It is a woodwind, double reed instrument. It is played in a similar way the oboe is, but it is less tiring for the player. It consisted on a long wooden tube ended in a kind of bell, with a conical bore, and built usually in one piece. It came in different sizes and it is considered the ancestor of the oboe. The shawms were played in “loud ensembles” at court together with a bombarde (a lower voice shawm), sackbut / trombones and cornetts. It was also popular in “rustic contexts”, e.g. in Spain. They were used to play ceremonial music in court and in town bands, also in religious processions, and they were longer in use in Catalonia (in Spain), e.g. to play villancicos (carols).

  • VIOL

Also known as viola da gamba due to the technique of holding it on the knees or between the legs, it is a bowed instrument with frets. One could think of a big violin or guitar, in the sense it consisted of a wooden box with a neck and strings. It is related to the violin family of today. At the time, they were played in viol consorts or chests, in which there were viols of different sizes (as it happened with other instruments at that time, before the standardization of the orchestra). The viol was considered an instrument for amateurs in the higher classes, but there were also professional players playing in courts. Due to the characteristics of its sound (distinctive, weak accents), it was good for polyphony but less suitable for dances.

  • LUTE

A plucked-string wooden instrument. The strings are usually in paired courses. It consists of a resonance box and a neck with frets. Compared to the guitar (of which it is one ancestor, if not the one), the box has an egg-like shape and it is lighter, plus the pegbox is at an evident angle (almost a right one). The tuning of the six-course lute is related to that of the guitar as well, usually in forths, but with one gap of a major third (44344 for the lute, 44434 for the guitar). At first, lutes were played with a plectrum, and thus playing a melodic line rather than chords, but then they started being played with fingertips. Tablaturas appeared for players, which were demanded virtuosos / lute players, sometimes accompanying themselves with the voice. In fact, the repertory often included songs for solo voices & lute, but also dances, and it could be played solo, as accompaniment for other instruments or to frottolas, and in ensembles.

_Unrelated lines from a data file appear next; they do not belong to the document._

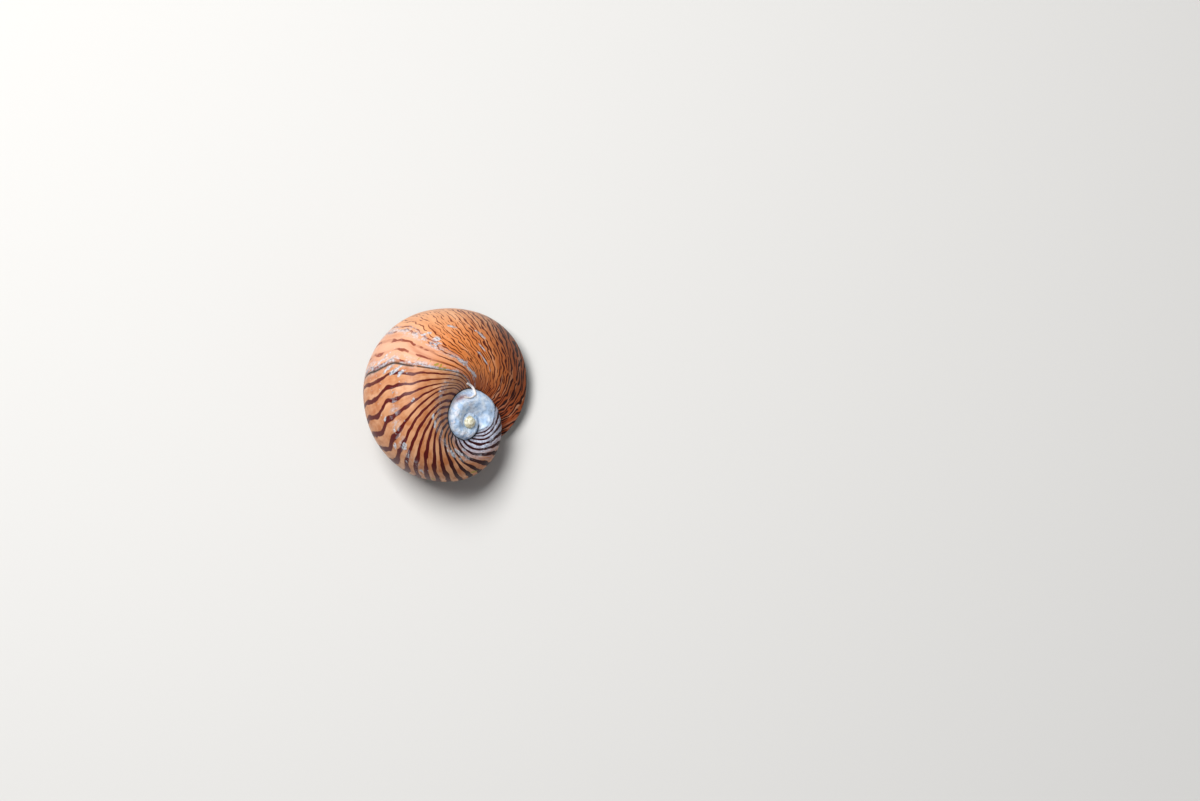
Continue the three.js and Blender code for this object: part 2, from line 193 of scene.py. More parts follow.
def rows(turns, start, end_turns, end_angles):
    """Growth lines as rows of turn and angle: the angle runs evenly from start to end, and the
    turn gains its lead with the square of that share."""
    share = np.linspace(0, 1, COLUMNS + 1)
    turn = turns[:, None] + (end_turns - turns)[:, None] * share ** 2
    angle = start[:, None] + (end_angles - start)[:, None] * share
    return np.stack([turn, angle], -1)


late_end_turns = late_turns + lead * (1 - smooth((late_turns + 360) / 360))
late_end_angles = base_angle(np.minimum(late_end_turns, -1.0))
next_suture = suture(early_turns + 360)
late_end_turns[0], late_end_angles[0] = newest[1:]
late = rows(late_turns, late_start[:, 0], late_end_turns, late_end_angles)
early = rows(early_turns, early_start[:, 0], next_suture[:, 1], next_suture[:, 2])
print("growth lines:", len(late) + len(early), "points on each:", COLUMNS + 1)

# %% [markdown]
# ## Growth lines that lean
# The stripes follow the edge that the shell had when they were laid down. That edge wasn't always
# the same: on the older part it stands nearly square to the whorl, and on the newest part it leans
# forward more and more. Eleven leaning curves, each given by a few places along the lip, say where
# the edge was at eleven times, and every point between two curves gets a value between theirs.

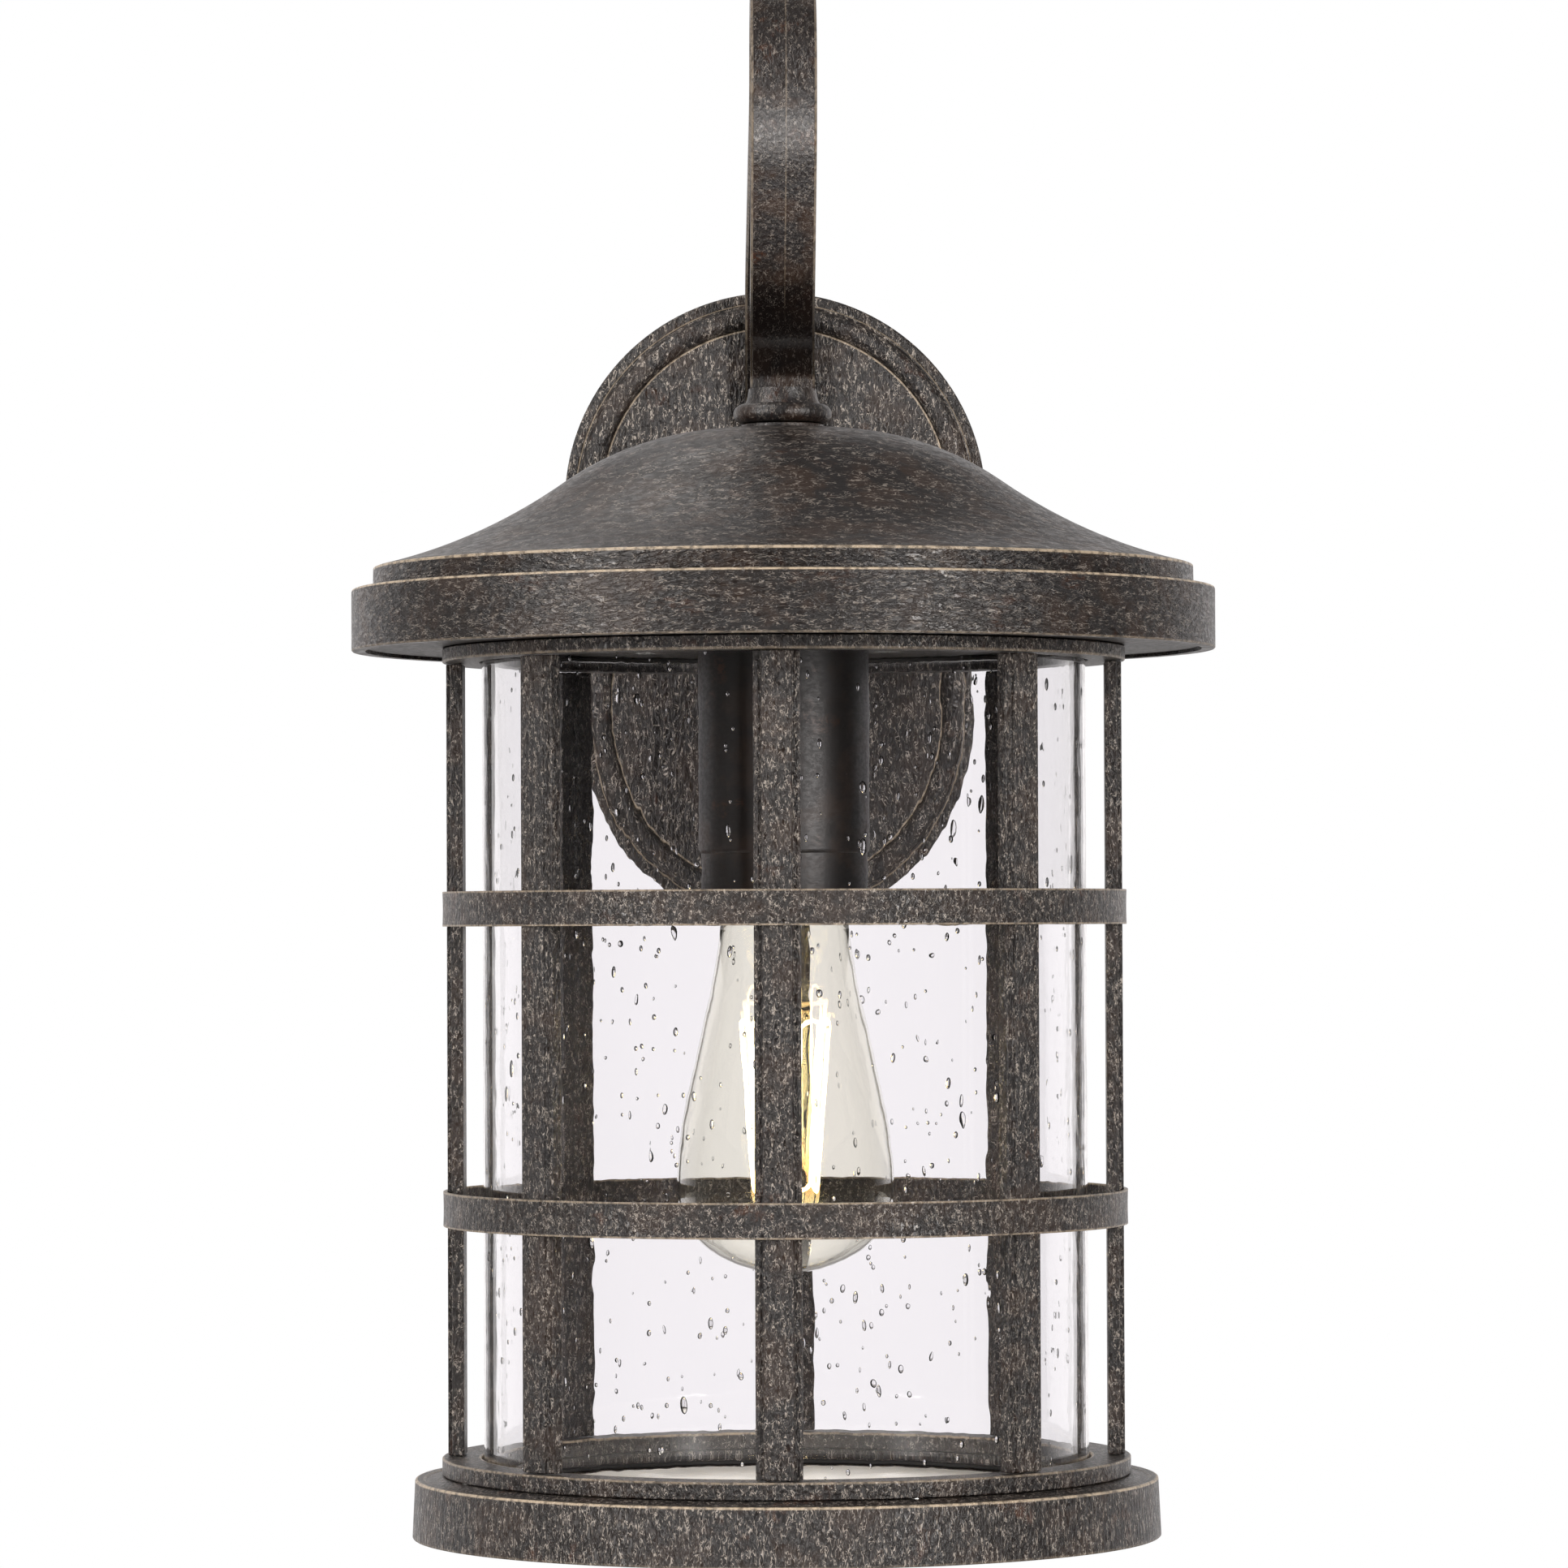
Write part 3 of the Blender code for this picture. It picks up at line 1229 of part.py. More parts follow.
def tube(name, points, radius, material, sides_level=1):
    """A round wire through a list of points, with closed ends."""
    curve = bpy.data.curves.new(name, "CURVE")
    curve.dimensions = "3D"
    curve.bevel_depth = radius
    curve.bevel_resolution = sides_level
    curve.use_fill_caps = True
    spline = curve.splines.new("POLY")
    spline.points.add(len(points) - 1)
    for target, point in zip(spline.points, points):
        target.co = (*point, 1)
    curve.materials.append(material)
    thing = bpy.data.objects.new(name, curve)
    bpy.context.scene.collection.objects.link(thing)
    return thing


# ---------------------------------------------------------------- wires


def cavity_arc(side):
    """From the wire nut up inside the plate, through it, and round into the arm's channel."""
    nut_x = side * WIRE_NUT_SPACING / 2
    near_x = side * WIRE_PITCH / 2
    start = WIRE_NUT_FOOT + WIRE_NUT_LENGTH
    end = WIRE_ENTRY - WIRE_BEND
    points = []
    for step in range(WIRE_STEPS + 1):
        share = step / WIRE_STEPS
        x = nut_x + (near_x - nut_x) * (1 - cos(pi * share)) / 2
        points.append(wall_point(x, WIRE_DEPTH, start + (end - start) * share))
    for step in range(1, WIRE_BEND_STEPS + 1):
        angle = pi / 2 * step / WIRE_BEND_STEPS
        depth = WIRE_DEPTH + WIRE_BEND * (1 - cos(angle))
        points.append(wall_point(near_x, depth, end + WIRE_BEND * sin(angle)))
    turn_start = FOOT_DEPTH - WIRE_TURN
    points.append(wall_point(near_x, turn_start, WIRE_ENTRY))
    for step in range(1, WIRE_BEND_STEPS + 1):
        angle = pi / 2 * step / WIRE_BEND_STEPS
        depth = turn_start + WIRE_TURN * sin(angle)
        points.append(wall_point(near_x, depth, WIRE_ENTRY + WIRE_TURN * (1 - cos(angle))))
    return points


def wire_route(side):
    """From the plate's hollow through the arm, down the pipe and out to the socket's terminal."""
    x = side * WIRE_PITCH / 2
    points = cavity_arc(side)
    for forward, height, _heading in reversed(arm_stations()[1:-1]):
        if height > WIRE_ENTRY + 2 * WIRE_TURN or forward > FOOT_DEPTH - REACH + MM:
            points.append((x, -REACH - forward, height))
    points.append((x, -REACH, BOSS_BOTTOM))
    points.append((x, -REACH, PIPE_BOTTOM + MM))
    start = PIPE_BOTTOM - MM
    end = SOCKET_HIGH + GAP
    for step in range(1, WIRE_BEND_STEPS + 1):
        share = step / WIRE_BEND_STEPS
        apart = side * WIRE_SPREAD * (1 - cos(pi * share)) / 2
        points.append((x + apart, -REACH, start + (end - start) * share))
    return points


def make_wires():
    tube("wire_line", wire_route(1), WIRE_RADIUS, insulation("black_insulation", (0.02, 0.02, 0.02)))
    tube("wire_neutral", wire_route(-1), WIRE_RADIUS, insulation("white_insulation", (0.8, 0.8, 0.78)))
    tube("wire_ground", ground_route(), WIRE_RADIUS, insulation("green_insulation", (0.05, 0.35, 0.1)))
    mouth = WIRE_NUT_LENGTH - GAP
    profile = [
        (0, 0),
        (WIRE_NUT_TAPER, MM),
        (WIRE_NUT_RADIUS, mouth - 2 * MM),
        (WIRE_NUT_RADIUS, mouth),
        (0, mouth),
    ]
    for side, label in ((1, "line"), (-1, "neutral")):
        nut = turned("wire_nut_" + label, profile, ROUND_SMALL, insulation("orange_nut", (0.75, 0.2, 0.03)))
        nut.location = wall_point(side * WIRE_NUT_SPACING / 2, WIRE_DEPTH, WIRE_NUT_FOOT)


def ground_route():
    """A short bow from the ground screw's head to the head of the lower arm screw."""
    start = Vector((GROUND_X, 0, 0))
    end = Vector((0, 0, ARM_SCREW_HEIGHTS["arm_screw_lower"]))
    depth_low = CROSSBAR_THICK + GAP + SCREW_HEAD + GAP + WIRE_RADIUS
    depth_high = PANEL_BACK - GAP - SCREW_HEAD - GAP - WIRE_RADIUS
    points = []
    for step in range(GROUND_STEPS + 1):
        share = step / GROUND_STEPS
        along = start.lerp(end, share)
        sag = GROUND_SAG * sin(pi * share)
        depth = depth_low + (depth_high - depth_low) * (1 - cos(pi * share)) / 2
        points.append(wall_point(along.x, depth, along.z - sag))
    return points


clear_scene()
make_crossbar()
make_gasket()
make_backplate()
make_wall_fixings()
make_arm()
make_collar()
make_pipe()
make_roof()
make_roof_pan()
make_rings()
make_bars()
make_band("cage_band_upper", BAR_TOP - BAND_UPPER)
make_band("cage_band_lower", BAR_TOP - BAND_LOWER)
make_cage_screws()
make_glass()
make_base()
make_base_screws()
make_base_pan()
make_thumb_screws()
make_socket_cover()
make_bracket()
make_socket()
make_bulb()
make_stem()
tube("bulb_filament", filament_route(), FILAMENT_WIRE, tungsten(), 0)
make_wires()
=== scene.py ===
import json
import random
from math import asin, cos, hypot, pi, radians, sin, sqrt

import bmesh
import bpy
from mathutils import Matrix, Vector

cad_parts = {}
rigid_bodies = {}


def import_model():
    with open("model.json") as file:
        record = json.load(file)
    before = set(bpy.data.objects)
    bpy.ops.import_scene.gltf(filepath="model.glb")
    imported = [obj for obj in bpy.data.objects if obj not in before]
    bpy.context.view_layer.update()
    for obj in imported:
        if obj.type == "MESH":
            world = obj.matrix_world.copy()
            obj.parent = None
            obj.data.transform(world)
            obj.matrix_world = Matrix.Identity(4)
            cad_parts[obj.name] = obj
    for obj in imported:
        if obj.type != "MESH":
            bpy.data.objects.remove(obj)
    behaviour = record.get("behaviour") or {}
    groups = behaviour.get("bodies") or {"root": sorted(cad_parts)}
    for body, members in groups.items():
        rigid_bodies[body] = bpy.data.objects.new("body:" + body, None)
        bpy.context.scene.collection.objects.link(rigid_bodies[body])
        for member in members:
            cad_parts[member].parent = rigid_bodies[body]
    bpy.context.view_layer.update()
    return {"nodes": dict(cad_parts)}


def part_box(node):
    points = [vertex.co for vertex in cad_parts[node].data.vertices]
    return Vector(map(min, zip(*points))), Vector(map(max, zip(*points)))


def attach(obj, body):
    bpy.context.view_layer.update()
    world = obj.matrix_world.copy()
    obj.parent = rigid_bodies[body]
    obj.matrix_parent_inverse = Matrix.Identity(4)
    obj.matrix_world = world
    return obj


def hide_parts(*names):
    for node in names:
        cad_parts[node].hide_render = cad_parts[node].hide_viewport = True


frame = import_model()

bpy.ops.object.select_all(action="DESELECT")


# ---------------------------------------------------------------- backplate
# The cast canopy against the wall: a stadium-shaped shell with a flat rim, a narrow cove, a round bead and a
# flat panel. Dark bronze powder coat with a fine wrinkle, rubbed pale where the panel meets the bead and
# along the rim; these pale lines are also painted edge highlights.

mm = 0.001
plate_low, plate_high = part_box("backplate")
plate_radius = (plate_high.x - plate_low.x) / 2
plate_straight = (plate_high.z - plate_low.z) / 2 - plate_radius
plate_back = -plate_high.y


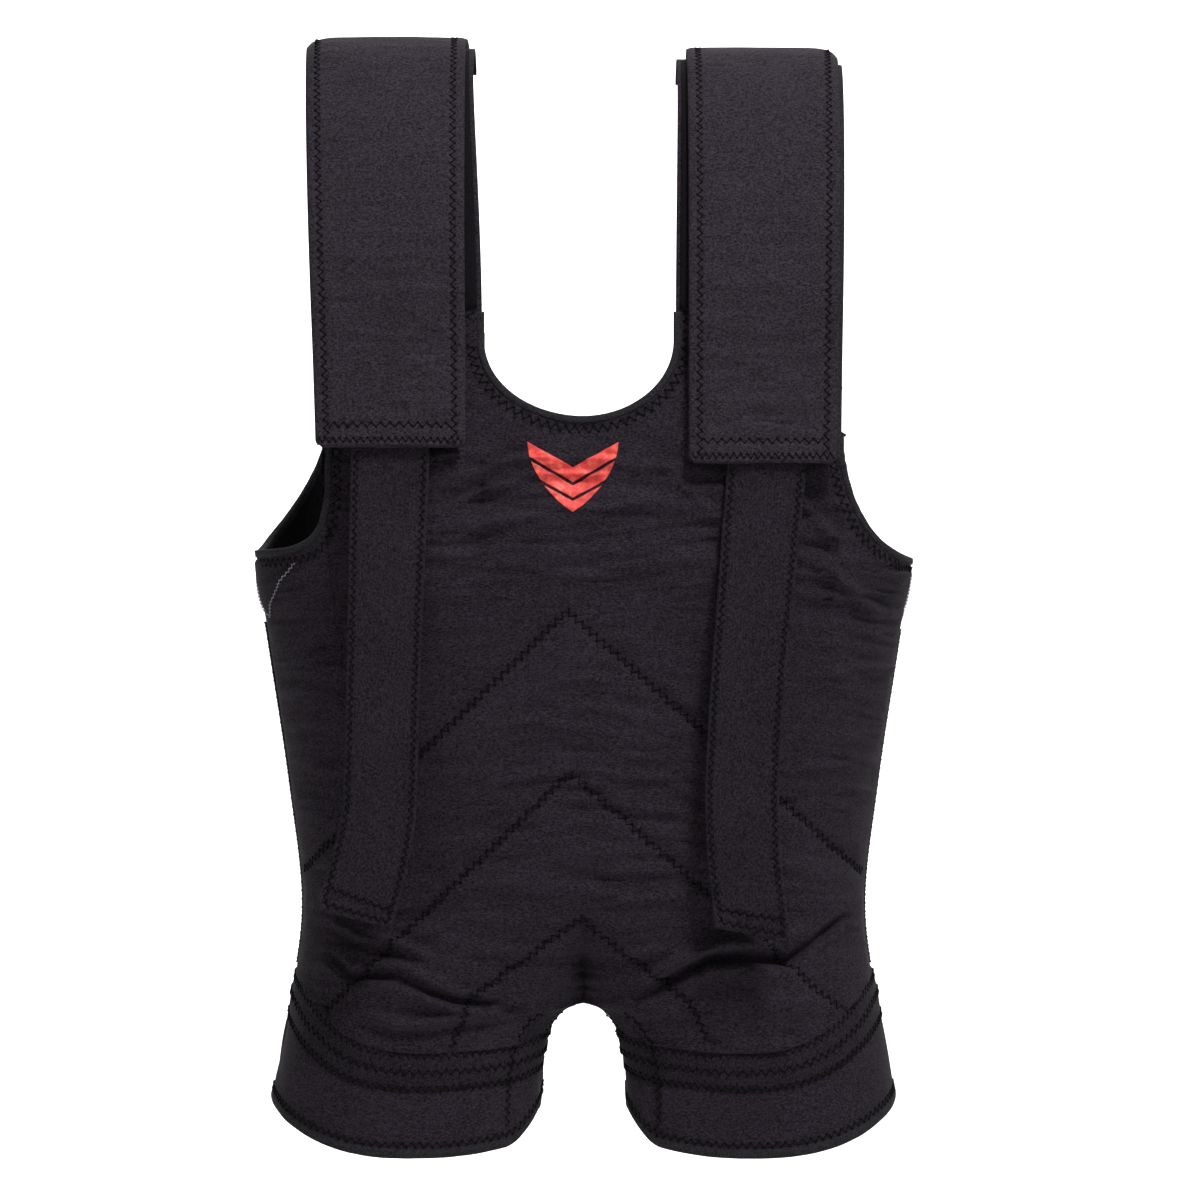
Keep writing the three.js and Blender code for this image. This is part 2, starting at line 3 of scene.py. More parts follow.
import bmesh
import bpy
import numpy as np
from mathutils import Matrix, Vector


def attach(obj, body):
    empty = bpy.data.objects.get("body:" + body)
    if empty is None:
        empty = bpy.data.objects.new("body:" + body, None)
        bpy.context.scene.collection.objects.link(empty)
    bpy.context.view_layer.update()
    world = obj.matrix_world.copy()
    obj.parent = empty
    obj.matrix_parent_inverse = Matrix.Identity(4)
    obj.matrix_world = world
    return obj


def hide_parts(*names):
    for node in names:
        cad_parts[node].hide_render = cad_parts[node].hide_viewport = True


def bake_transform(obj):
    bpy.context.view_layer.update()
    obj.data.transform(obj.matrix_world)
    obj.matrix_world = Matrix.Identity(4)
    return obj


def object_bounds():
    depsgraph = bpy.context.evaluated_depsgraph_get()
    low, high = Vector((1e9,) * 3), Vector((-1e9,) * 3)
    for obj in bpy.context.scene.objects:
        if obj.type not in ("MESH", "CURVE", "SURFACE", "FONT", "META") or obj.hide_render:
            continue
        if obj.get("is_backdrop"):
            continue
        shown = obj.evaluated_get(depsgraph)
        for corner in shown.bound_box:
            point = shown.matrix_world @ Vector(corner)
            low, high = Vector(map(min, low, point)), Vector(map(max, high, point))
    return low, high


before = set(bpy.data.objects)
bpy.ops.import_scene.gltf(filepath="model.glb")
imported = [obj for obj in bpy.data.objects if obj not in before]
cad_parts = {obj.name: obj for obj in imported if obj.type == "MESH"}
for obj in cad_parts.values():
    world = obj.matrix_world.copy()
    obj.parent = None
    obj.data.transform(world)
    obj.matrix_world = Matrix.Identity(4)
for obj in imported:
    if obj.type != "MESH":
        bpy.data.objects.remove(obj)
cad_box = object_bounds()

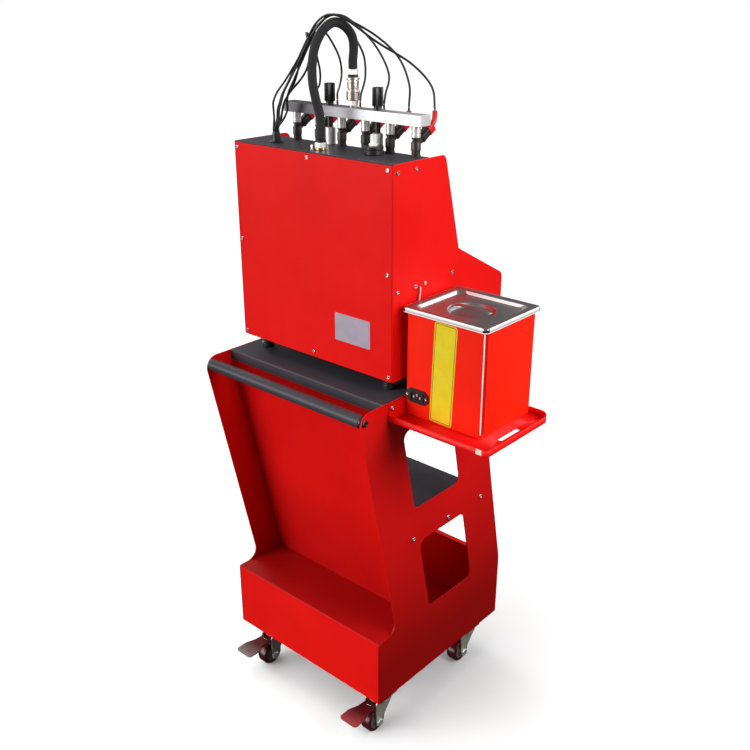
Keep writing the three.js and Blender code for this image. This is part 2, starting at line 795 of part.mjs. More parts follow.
// Fuel tank with a filler neck, and the pump beside it, on the base plate
const innerFloor = sheet + 2 * seat;
const tankHigh = innerFloor + fuelTankHeight;
const tankBlock = (inset, top) => block(
  [fuelTankOut + inset, -fuelTankIn - fuelTankDepth + inset, innerFloor + inset],
  [fuelTankOut + fuelTankWidth - inset, -fuelTankIn - inset, top],
);
const fillerX = fuelTankOut + fuelTankWidth / 2;
const fillerY = -fuelTankIn - fuelTankDepth / 2;
const neckRod = (radius, from, to) => moved(rod(radius, from, to, plainSides), fillerX, fillerY, 0);
const neck = neckRod(fillerRadius, tankHigh - sheet, tankHigh + fillerRadius);
const neckBore = neckRod(fillerRadius - sheet, tankHigh - 2 * sheet, tankHigh + 2 * fillerRadius);
const fuelTank = cut(join(tankBlock(0, tankHigh), neck), tankBlock(sheet, tankHigh - sheet), neckBore);
addPiece('fuel_tank', fuelTank, 'white', cabinet);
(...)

It is a woodwind instrument with a double reed and a cap (a wind-cap instrument), and a cylindrical bore which is curved upwards next to the end. It seems there is no continuation for it in some modern instruments, probably due to its limited register and the limitations of its dynamic range. It was usually played in consorts. It has no specific repertory, but plenty of the polyphony of the time is playable with a consort of crumhorns. The sound is similar to a Turkish zurna, but with a much lower dynamic and a comical touch.


A single U-tube woodwind instrument with a conical bore and double reed. Kennedy and Kennedy refer to these as two names for the same instrument. Sadie distinguishes between the two names, saying the dulcian was a primitive one-piece bassoon, while curtal was the English word for either a dulcian or a bassoon. No more information was in either book as of the repertory or the use, so I presume it was the one for the first bassoons.


In the Middle Ages and Renaissance, the instruments were played either in consorts (an homogenous combination of instruments, e.g. viols) or in broken consorts (instruments from different families were combined, e.g. viols with woodwinds).

During the 12th and 13th centuries, the combination of instruments in the broken consorts was not a random one, but instead they were paired up according to certain traditions, e.g. a monodic instrument (like bowed strings) was paired with a polyphonic string instrument, e.g. a viol with a lute. Over time, howev er, the consorts got bigger and there were some bolder combinations of instruments at times, e.g. jingle bells or bells with a clavichord.

In the 16th century, consorts were more frequent in private life / performances, while broken consorts (cornets, oboes, trombones, sometimes violins) played in public celebrations and public life in general. As for the repertory, any group of instrument could play any part of any polyphonic piece, but each part had to play “according to its nature”, which meant they would embellish the original melody according to the possibilities of the instrument and the ability / knowledge of the player. The high voices tended to be left to instruments with a continuous sound (flute, cornet), with the middle voices being played by instruments with notes that did not last that long (e.g. lutes, harps), all supported by an organ or a positive, or also a trombone or bass viol.